Wednesday, December 15, 2021

Wandering, 15 december 2021

    Today was just an overwhelming day.  Almost too much for me.  The best was working at the Old Mill.  Fun photos, good conversation, even some laughs.  And a cookie!!  But only there.  The weathermen warned us all week about the winds that were coming.  I was not prepared.  Not at all.

    The day did not start well.  We had 3 earthquakes.  Two were early early morning.  Last one at noon.  I did not feel any of them.  Just a normal day here in Kansfornia!

    Work was fun.  Love the school photos I am working with.  And the old cars parked by the schools in the early 1900s.  So fun to see.  And how the kids dress.

    The winds were worse than I expected.  Schools in western Kansas were all closed.  Wind was strong when I drove to work.  And dusty.  No biggie.  Typical Kansas winds. 

    Then part way through the afternoon we got a severe thunderstorm warning.  Not a watch, a warning.  Not a huge area but enough.  No idea how much we got.  Rain gauge could not have gotten a drop in it as the rain came down sideways.

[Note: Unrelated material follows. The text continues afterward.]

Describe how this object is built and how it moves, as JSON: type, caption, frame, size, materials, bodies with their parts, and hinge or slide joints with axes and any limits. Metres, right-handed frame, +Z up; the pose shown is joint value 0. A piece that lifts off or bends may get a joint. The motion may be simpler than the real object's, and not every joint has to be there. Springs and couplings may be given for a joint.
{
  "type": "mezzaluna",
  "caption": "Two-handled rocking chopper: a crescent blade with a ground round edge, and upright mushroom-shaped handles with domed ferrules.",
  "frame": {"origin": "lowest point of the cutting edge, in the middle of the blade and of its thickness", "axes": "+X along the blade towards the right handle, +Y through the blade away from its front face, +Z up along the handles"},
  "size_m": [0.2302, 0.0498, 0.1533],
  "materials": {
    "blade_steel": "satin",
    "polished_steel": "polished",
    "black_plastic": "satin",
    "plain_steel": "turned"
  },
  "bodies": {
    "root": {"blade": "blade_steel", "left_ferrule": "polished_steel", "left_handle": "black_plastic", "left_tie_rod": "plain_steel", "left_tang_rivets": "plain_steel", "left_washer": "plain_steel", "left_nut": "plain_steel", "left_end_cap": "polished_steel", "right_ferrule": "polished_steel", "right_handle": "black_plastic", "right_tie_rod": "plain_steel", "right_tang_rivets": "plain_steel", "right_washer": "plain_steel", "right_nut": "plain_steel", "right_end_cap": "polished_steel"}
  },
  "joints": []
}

    Left work to go home and get ready for supper. HA.  Driving was downright frightening.  The winds kept trying to blow in me in the ditch.  Really hard to stay on the road.  And driving by several milo fields and the stuff blowing across the road from them was frightening.  Felt like I was in a movie.  The dust was horrid.  Hard to see far.  Just black.

    West of us here there were winds of 100mph.  Felt the same here.  And there were at least 2 fires.  Scary!!  Could smell smoke here.  I had a house burn down and smelling smoke is more than I can take.  Bad memories.

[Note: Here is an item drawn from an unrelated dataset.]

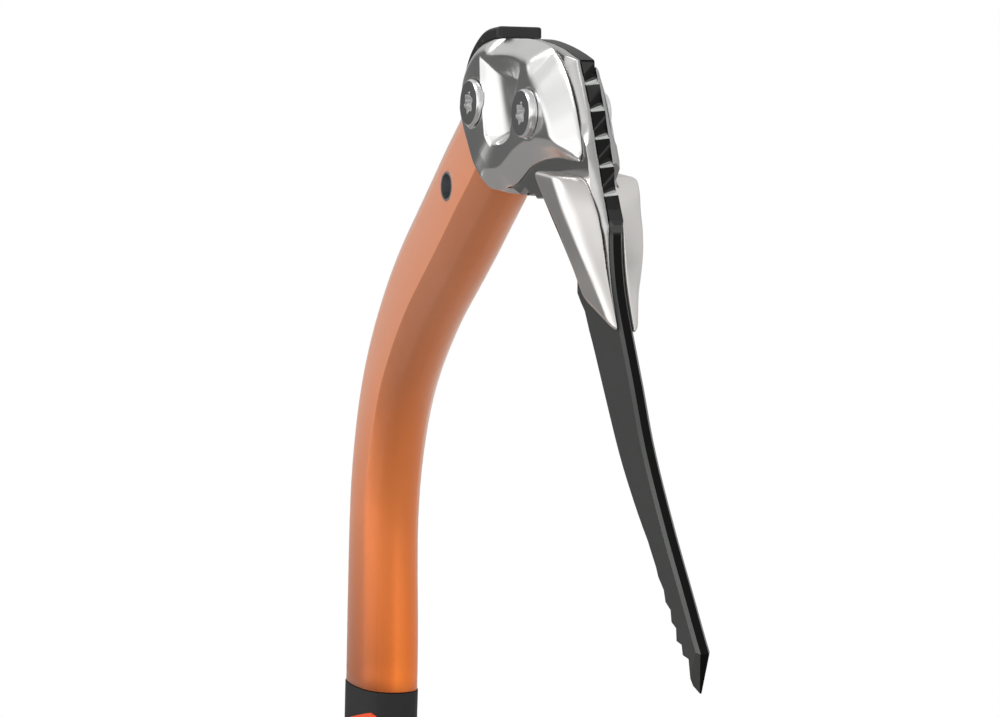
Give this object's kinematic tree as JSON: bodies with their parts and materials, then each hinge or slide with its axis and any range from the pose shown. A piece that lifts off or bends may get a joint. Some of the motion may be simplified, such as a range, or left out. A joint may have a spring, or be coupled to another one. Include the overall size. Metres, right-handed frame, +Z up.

    I got home and almost up to the house and rolling at me at a high rate of speed was a large fuel tank!!!  I stopped and let it roll.  Was headed to my house them turned and it hit the carport and went further and stopped at the east end of the carport.  Shared photos.  It is still there.  I called my nephew KN.  Just so he knew.  And he asked if I had electricity.  Nope.  I could see the house was dark.

    Inside the house was just scary.  The house constantly shook.  And I could feel the wind and hear it.  It is not a house but a mobile home.  I am so lucky.  NOT.  Sitting inside shaking in the dark was unbearable.  Both JR and JS called to check on me.  And KN told me to call if I needed anything.  As the house shook I could hear things banging and whatever.  Terrified that the house would fly apart.  I have never liked being alone during storms.  Now I have no choice.  Always alone.  Always.  I saw 2 limbs that are on the ground.

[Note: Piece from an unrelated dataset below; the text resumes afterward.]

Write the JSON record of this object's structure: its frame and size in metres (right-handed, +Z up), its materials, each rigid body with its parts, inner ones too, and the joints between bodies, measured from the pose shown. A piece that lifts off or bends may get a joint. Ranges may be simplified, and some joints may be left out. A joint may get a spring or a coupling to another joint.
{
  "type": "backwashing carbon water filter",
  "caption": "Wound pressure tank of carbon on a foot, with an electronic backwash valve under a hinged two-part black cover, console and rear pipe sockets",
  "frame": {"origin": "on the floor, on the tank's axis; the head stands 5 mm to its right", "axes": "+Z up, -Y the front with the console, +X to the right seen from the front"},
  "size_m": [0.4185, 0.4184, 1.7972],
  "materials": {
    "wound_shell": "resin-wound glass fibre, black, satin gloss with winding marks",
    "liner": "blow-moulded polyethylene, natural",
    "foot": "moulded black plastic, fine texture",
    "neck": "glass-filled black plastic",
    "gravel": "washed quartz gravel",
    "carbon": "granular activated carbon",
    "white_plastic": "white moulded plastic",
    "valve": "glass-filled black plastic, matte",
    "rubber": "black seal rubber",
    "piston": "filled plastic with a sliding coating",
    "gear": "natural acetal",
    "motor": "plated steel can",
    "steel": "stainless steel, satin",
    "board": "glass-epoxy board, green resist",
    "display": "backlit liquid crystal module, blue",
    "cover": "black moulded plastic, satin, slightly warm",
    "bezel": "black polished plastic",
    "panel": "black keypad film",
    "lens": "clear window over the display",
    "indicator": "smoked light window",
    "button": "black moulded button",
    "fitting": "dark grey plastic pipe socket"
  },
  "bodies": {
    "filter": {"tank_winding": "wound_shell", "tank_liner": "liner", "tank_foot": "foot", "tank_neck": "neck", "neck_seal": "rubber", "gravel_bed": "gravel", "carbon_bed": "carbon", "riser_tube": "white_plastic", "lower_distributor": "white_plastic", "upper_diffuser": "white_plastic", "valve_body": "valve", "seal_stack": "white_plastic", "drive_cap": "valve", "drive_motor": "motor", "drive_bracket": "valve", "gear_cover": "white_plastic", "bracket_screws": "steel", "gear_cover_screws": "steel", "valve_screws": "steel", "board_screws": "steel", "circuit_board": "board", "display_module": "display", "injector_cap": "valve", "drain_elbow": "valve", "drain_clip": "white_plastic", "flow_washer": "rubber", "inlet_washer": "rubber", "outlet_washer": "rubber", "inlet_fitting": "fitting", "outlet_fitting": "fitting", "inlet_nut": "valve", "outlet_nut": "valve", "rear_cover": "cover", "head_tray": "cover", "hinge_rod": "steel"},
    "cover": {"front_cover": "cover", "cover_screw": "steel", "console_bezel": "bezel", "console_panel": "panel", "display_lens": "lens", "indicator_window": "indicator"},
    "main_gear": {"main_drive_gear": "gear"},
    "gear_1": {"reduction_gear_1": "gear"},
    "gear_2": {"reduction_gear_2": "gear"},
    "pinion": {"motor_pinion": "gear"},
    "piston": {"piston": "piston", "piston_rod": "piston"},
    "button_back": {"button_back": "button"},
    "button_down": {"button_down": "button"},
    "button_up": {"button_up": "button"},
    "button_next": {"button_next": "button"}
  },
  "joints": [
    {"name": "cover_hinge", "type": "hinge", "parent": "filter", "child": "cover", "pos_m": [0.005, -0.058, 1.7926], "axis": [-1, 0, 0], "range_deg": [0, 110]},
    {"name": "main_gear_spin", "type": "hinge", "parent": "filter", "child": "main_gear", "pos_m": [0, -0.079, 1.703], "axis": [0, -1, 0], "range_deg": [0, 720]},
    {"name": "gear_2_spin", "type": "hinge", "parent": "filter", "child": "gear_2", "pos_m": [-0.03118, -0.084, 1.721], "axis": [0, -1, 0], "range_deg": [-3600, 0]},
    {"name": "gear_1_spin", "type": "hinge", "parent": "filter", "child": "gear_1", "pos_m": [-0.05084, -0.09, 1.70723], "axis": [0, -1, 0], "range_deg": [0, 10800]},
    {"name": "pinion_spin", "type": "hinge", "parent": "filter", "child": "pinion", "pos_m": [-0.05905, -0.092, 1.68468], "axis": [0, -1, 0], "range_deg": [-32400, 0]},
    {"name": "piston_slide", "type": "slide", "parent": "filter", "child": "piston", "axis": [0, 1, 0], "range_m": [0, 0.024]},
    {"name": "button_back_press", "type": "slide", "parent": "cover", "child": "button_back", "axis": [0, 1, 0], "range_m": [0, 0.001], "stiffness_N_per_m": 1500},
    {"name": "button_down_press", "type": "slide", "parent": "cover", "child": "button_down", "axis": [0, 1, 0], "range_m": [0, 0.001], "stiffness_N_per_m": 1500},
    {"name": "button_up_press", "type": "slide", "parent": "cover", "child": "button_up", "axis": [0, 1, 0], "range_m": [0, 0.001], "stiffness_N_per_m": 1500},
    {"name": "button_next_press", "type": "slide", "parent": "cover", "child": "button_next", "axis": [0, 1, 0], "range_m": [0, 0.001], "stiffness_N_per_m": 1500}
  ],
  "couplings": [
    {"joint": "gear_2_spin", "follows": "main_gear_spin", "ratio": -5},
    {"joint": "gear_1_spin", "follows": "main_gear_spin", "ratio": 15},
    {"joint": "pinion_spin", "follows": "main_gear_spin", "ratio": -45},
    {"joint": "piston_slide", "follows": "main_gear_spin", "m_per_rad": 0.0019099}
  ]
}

    We finally got electricity back on.  I saw 2 trucks on here looking for problems.  And TV.  One weatherman said the winds here were almost 100mph.  I knew they had to be extremely high.  I was right to be panicky.

    Then I saw photos online in my memories of when someone dear to me flew back home to South America.  Made me so sad.  And then I read where people are soooo happy for the Winter Solstice so the days get longer and they will be rid of winter.  I love winter and I love snow.  But.......no one cares what I like.  I doubt we get any snow this year.  None for Christmas for sure.  That was the last straw.  Been crying ever since.  Too much stress.

    I posted something about my drive home, etc. and nobody reads what I share.  I can name who does.    Very few.  Why am I even on FB?  And about 3-4 people read my blog and they do comment.  Everyone else ignores.

    Photos are old ones except the fuel tank ones.